If you are concerned about cannibalization, know that you have full control of your listing and can make changes at any time.
In the world of commuting, there are people who will always pay drive up, people who will never drive, and then a group of price sensitive tech-savvy folks who decide every day if they should take public transit, Uber, or drive.
If we can work together to make driving the most convenient and reasonably affordable option, we make the parking pie bigger and everyone wins. Opting out of the future just isn’t a winning strategy.
2. Use the marketplace to determine online rates.
When a consumer is looking to book a parking reservation online, they often haven’t decided to drive yet. For this reason, you are actually competing against other forms of transit for their business. Think Uber, public transportation, or even biking.
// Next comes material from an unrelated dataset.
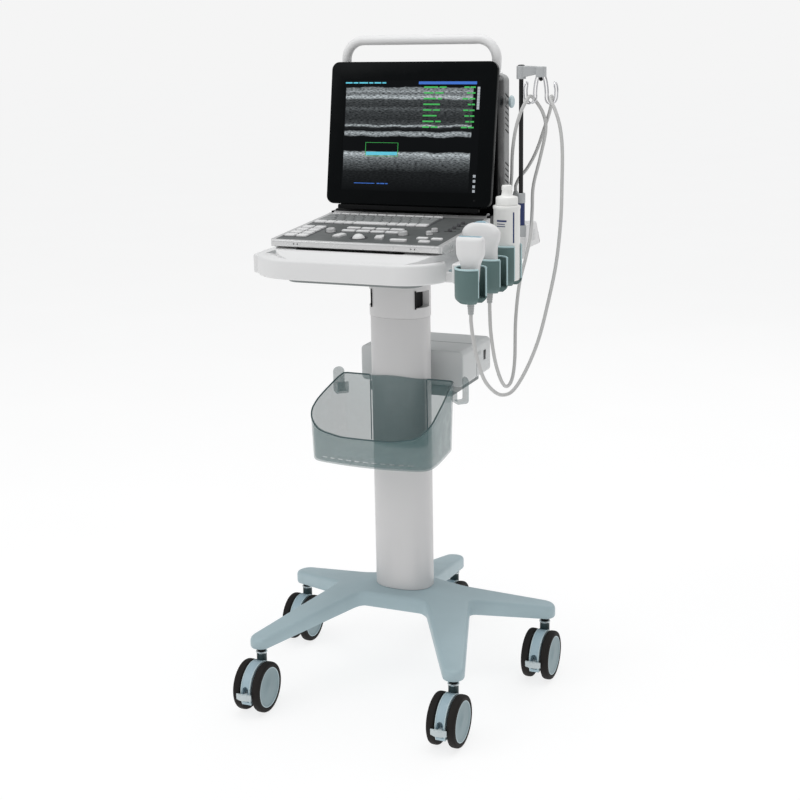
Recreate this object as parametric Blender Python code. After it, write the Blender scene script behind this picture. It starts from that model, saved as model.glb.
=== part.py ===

Although driving can be more convenient, many of these consumers are looking to make the most cost-effective transportation decision. For example, if parking at the airport is $50 a day, more cost-sensitive consumers will opt for taking public transportation or an Uber as it could save them a significant amount of money. However, there is a price that people are willing to pay for the convenience of driving their own car. Figure out what it is by altering your online rates and measuring revenue changes.
The same strategy applies for parking at events or even just downtown. With online and mobile reservations you are always competing agains other forms of transportation. Use the flexibility of the platform and change your rates until you find the one that generates the most demand at your facility, because drivers are willing to pay for that convenience.
1. You should definitely sell monthly parking online.
Monthly parking provides steady monthly income you can count on, and tons of drivers are looking for monthly spots online.
Many online parking reservation platforms are not just for transient parking. If you have excess inventory you would like to fill with monthly parkers, talk to your online parking partner about selling monthly spots as well.